INSTRUCTION — Quote only the part that opens with the line containing "turned(drilled_disc(DISC_OUT, 1, side)))" and closes with the line containing "points = [vertex.co". Keep both of those lines.

DATASET CONTENT —
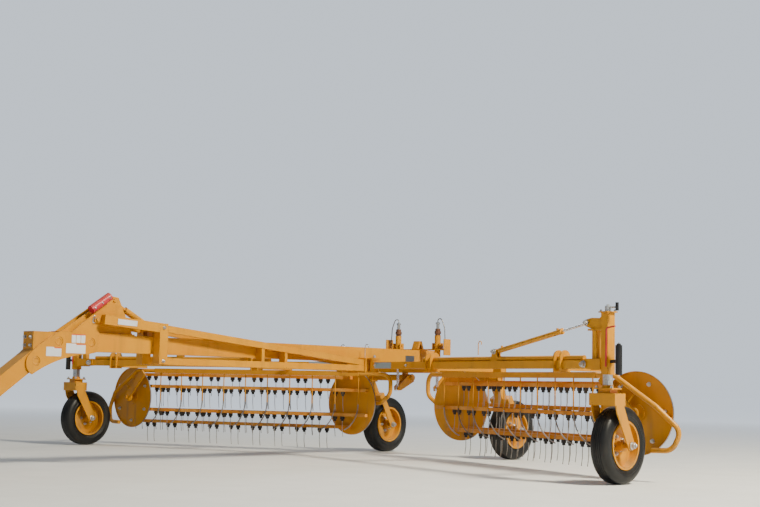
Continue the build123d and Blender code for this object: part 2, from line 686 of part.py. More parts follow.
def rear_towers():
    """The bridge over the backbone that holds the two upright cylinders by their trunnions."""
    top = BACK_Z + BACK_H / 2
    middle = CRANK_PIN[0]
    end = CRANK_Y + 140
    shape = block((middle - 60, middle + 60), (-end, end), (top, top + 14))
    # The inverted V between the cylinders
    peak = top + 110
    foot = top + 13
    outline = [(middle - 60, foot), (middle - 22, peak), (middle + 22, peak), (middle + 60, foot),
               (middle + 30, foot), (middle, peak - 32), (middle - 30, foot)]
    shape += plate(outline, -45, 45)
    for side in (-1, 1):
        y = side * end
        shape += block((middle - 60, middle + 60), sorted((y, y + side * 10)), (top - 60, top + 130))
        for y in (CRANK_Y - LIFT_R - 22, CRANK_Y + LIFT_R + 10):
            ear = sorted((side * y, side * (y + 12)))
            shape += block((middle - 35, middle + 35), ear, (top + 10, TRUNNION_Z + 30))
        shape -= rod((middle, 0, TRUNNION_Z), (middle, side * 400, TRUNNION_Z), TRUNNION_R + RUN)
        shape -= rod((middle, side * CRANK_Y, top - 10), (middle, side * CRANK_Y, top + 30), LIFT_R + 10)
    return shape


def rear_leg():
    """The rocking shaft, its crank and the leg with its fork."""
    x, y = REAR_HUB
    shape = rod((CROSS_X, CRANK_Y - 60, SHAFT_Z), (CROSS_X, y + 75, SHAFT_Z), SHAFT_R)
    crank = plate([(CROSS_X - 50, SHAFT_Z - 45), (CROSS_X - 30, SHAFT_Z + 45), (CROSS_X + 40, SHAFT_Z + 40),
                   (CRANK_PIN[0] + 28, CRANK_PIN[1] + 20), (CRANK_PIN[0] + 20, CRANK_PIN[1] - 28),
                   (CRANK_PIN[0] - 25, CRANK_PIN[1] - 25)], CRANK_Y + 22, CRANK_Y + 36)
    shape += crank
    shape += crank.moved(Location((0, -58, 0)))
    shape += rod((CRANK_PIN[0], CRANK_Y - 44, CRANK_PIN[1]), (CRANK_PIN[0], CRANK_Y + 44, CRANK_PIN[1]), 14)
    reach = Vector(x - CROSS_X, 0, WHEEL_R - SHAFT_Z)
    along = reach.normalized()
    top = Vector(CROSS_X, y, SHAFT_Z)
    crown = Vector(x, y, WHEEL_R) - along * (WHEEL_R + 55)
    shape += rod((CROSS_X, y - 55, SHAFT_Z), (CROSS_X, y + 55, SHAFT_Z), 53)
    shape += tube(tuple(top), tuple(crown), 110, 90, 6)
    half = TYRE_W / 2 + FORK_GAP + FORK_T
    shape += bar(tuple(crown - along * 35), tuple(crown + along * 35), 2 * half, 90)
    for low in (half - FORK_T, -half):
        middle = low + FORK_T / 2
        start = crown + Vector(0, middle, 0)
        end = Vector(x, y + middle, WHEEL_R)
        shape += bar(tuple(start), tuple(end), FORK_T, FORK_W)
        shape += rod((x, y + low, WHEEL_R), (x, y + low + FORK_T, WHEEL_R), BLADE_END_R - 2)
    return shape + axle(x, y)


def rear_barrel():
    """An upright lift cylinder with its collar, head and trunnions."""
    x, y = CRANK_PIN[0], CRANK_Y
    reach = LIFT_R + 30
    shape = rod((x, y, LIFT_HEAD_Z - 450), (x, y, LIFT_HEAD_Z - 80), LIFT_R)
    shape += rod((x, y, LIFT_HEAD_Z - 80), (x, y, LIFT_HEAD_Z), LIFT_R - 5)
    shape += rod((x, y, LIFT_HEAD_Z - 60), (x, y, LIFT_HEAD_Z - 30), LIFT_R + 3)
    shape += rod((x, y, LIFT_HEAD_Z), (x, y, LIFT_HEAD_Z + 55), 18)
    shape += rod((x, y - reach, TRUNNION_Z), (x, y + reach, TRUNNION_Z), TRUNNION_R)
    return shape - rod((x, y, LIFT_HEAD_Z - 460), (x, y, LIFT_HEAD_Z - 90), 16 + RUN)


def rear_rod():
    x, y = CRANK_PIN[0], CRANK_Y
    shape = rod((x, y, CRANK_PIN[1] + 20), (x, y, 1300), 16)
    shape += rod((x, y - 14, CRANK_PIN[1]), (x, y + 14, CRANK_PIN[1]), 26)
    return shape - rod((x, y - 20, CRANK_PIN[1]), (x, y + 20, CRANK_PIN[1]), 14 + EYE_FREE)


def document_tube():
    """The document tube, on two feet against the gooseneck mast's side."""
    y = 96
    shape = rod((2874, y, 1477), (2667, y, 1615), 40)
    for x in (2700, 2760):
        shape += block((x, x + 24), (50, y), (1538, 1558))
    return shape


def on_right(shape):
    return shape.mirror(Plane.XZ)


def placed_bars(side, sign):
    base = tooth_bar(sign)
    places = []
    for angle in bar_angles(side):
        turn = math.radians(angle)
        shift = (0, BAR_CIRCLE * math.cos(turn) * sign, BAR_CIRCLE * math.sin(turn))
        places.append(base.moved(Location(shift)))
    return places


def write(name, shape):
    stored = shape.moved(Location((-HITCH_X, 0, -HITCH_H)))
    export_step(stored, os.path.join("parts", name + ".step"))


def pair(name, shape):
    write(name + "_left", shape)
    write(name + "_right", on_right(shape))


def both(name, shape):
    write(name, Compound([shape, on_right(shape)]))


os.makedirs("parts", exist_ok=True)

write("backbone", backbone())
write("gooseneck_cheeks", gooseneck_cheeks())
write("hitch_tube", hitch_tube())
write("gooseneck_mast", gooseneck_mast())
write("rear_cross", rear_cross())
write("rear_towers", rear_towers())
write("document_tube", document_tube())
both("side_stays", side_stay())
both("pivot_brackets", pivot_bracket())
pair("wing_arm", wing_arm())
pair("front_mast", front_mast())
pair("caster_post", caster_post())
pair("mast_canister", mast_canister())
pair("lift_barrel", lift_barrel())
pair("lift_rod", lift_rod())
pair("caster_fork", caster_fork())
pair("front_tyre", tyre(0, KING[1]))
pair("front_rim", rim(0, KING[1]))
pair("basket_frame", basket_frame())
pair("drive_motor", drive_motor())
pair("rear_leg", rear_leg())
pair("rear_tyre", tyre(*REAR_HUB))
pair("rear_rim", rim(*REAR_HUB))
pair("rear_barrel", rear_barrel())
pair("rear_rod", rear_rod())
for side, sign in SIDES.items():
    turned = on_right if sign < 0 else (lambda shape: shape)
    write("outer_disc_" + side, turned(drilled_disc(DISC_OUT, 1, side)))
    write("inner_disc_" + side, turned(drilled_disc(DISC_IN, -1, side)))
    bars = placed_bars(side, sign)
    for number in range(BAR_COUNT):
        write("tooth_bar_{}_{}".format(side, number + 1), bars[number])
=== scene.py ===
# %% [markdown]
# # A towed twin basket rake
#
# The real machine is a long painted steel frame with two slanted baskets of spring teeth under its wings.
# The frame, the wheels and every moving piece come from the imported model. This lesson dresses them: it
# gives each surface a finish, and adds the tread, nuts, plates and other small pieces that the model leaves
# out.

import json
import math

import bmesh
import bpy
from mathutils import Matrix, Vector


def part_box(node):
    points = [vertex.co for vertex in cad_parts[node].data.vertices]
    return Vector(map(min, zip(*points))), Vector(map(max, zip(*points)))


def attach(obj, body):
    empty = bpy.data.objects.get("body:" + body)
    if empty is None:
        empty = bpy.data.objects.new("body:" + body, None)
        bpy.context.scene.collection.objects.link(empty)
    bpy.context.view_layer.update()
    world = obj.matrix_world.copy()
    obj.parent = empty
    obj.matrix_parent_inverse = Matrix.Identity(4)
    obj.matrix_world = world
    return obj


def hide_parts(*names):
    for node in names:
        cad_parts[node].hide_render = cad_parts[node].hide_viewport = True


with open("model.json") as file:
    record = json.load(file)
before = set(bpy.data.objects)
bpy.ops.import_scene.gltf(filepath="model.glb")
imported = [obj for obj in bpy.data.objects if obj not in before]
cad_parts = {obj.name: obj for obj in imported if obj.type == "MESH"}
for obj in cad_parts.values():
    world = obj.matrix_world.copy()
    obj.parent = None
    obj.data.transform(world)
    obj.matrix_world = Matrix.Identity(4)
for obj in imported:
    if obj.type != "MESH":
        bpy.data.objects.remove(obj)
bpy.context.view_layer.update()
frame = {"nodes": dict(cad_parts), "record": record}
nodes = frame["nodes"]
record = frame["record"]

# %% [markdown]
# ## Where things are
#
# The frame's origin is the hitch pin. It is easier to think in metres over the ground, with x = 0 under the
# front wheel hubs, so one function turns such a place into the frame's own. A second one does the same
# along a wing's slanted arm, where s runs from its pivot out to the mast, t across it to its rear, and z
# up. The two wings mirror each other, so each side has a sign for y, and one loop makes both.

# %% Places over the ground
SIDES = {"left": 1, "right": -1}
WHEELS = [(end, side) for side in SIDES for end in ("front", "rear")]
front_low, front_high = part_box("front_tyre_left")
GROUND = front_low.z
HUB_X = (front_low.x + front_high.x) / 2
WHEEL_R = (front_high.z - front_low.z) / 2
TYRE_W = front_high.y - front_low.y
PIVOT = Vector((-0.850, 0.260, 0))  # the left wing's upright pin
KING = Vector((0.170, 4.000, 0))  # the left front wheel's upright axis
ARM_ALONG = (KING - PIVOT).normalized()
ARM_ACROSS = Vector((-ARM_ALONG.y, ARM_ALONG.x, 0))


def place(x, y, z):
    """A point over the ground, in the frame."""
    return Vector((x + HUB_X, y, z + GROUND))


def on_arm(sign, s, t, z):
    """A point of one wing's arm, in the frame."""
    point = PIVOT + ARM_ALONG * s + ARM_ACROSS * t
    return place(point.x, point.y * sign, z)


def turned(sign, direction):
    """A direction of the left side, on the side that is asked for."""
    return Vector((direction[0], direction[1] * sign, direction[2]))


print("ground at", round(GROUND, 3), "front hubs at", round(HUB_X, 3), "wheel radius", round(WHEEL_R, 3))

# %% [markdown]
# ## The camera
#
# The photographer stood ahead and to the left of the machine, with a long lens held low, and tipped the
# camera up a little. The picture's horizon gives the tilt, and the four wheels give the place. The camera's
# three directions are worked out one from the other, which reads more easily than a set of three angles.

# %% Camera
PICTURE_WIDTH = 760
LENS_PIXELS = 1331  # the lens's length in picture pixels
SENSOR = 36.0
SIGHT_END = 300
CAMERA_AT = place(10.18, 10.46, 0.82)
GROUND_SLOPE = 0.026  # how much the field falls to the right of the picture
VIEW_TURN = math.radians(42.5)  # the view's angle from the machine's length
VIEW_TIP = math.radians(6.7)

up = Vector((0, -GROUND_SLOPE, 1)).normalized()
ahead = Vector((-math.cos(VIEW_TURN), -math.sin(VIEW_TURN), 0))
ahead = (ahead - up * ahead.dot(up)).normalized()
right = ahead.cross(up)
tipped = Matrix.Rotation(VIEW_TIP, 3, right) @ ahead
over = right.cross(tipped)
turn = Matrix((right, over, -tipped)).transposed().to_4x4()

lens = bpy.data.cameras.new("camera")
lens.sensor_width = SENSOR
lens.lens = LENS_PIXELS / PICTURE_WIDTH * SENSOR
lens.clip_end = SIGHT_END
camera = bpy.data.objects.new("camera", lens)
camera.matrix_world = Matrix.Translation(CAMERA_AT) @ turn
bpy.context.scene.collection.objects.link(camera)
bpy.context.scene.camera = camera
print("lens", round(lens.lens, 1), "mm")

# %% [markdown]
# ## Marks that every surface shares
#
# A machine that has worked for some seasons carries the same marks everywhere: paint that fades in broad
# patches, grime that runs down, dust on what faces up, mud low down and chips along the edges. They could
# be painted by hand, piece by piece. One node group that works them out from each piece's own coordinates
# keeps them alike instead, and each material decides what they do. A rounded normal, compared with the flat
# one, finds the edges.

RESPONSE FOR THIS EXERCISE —
    write("outer_disc_" + side, turned(drilled_disc(DISC_OUT, 1, side)))
    write("inner_disc_" + side, turned(drilled_disc(DISC_IN, -1, side)))
    bars = placed_bars(side, sign)
    for number in range(BAR_COUNT):
        write("tooth_bar_{}_{}".format(side, number + 1), bars[number])
=== scene.py ===
# %% [markdown]
# # A towed twin basket rake
#
# The real machine is a long painted steel frame with two slanted baskets of spring teeth under its wings.
# The frame, the wheels and every moving piece come from the imported model. This lesson dresses them: it
# gives each surface a finish, and adds the tread, nuts, plates and other small pieces that the model leaves
# out.

import json
import math

import bmesh
import bpy
from mathutils import Matrix, Vector


def part_box(node):
    points = [vertex.co for vertex in cad_parts[node].data.vertices]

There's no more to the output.